In 1913, in America, the first version of the The Sign of Four appeared. In 1914 the Samuelson Film Company produced their version of A Study in Scarlet, with James Bragington. Looking at a photo of Bragington, he was very gaunt and suitable as Holmes. Bragington was the first English actor to play the role. The same company made the The Valley of Fear in 1916 with a different actor playing Holmes, H. A. Saintsbury.”
Damian Magee (1997)
Holmes on Screen

689-Bragington as Sherlock Holmes  James Bragington

The Copper Beeches
R: Adrien Caillard. B: Arthur Conan Doyle. D: Georges Tréville. P: Société Francaise des Filmes et Cinématographes Éclair and Franco-British Film Company coproduction. Fr / UK 1912

“Doyle’s answer to the challenge posed by the Nordisk films was to sell the film rights to some of the Holmes stories to a film company on a one-off basis, not long after the Copyright Act came into force. For reasons that are unclear, he did a deal with the French company Éclair (though a producers of the Nick Carter series the company may have asserted particular expertise in detective dramas). After an initial foray with Les aventures de Sherlock Holmes (1911), the first official Sherlock Holmes film (Holmes was played by Henri Gouget), Éclair filmed eight two-reelers in Bexhill-on-Sea in Britain in 1912 through a subsidiary, Franco-British Film. With titles such as Le ruban moucheté aka The Speckled Band and Flamme d’argent aka The Silver Blaze these were the first film adaptations of Holmes stories, though indications from reviews are that the results bore scant relation to Doyle’s plots. The films’ producer Georges Tréville is understood to have played Holmes himself. Two episodes of the eight survive (The Copper Beeches and The Musgrave Ritual).

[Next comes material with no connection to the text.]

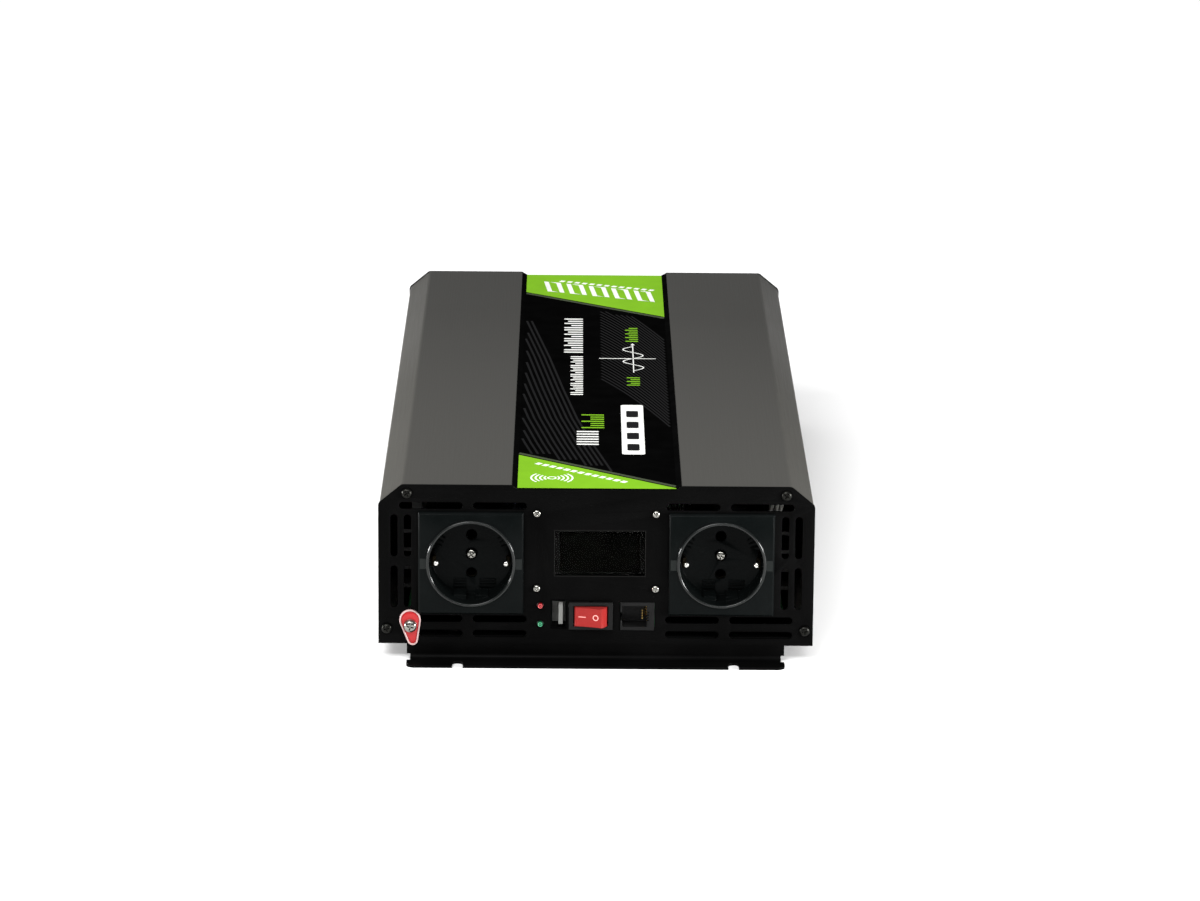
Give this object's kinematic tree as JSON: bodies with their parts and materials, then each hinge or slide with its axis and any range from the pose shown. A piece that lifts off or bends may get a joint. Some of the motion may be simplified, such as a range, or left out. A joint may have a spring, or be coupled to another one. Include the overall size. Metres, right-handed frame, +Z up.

Doyle had more luck with producers adapting his other novels (at least accuracy-wise), with the British company London Film Productions producing prestigious feature film versions of ‘The House of Temperley’ (1913) and ‘The Firm of Girdlestone’ (1915). Films borrowing the Sherlock Holmes character continued, with Viggo Larsen, star of the Danish series, moving to Germany for five titles in the Arsène Lupin contra Sherlock Holmes series (1910-11), while the American company Thanhouser made Sherlock Holmes Solves ‘The Sign of Four’ (1913) without any certain acknowledgment of Doyle’s ownership. But it was in Germany where copyright infringement was most flagrant, with Jules Greenbaum (producer of the Arsène Lupin series) making a massively popular six-part series (strictly speaking he wasn’’t involved in part four) very loosely based on ‘The Hound of the Baskervilles’, which ran 1914-1920, with Alwin Neuss and others playing Holmes.”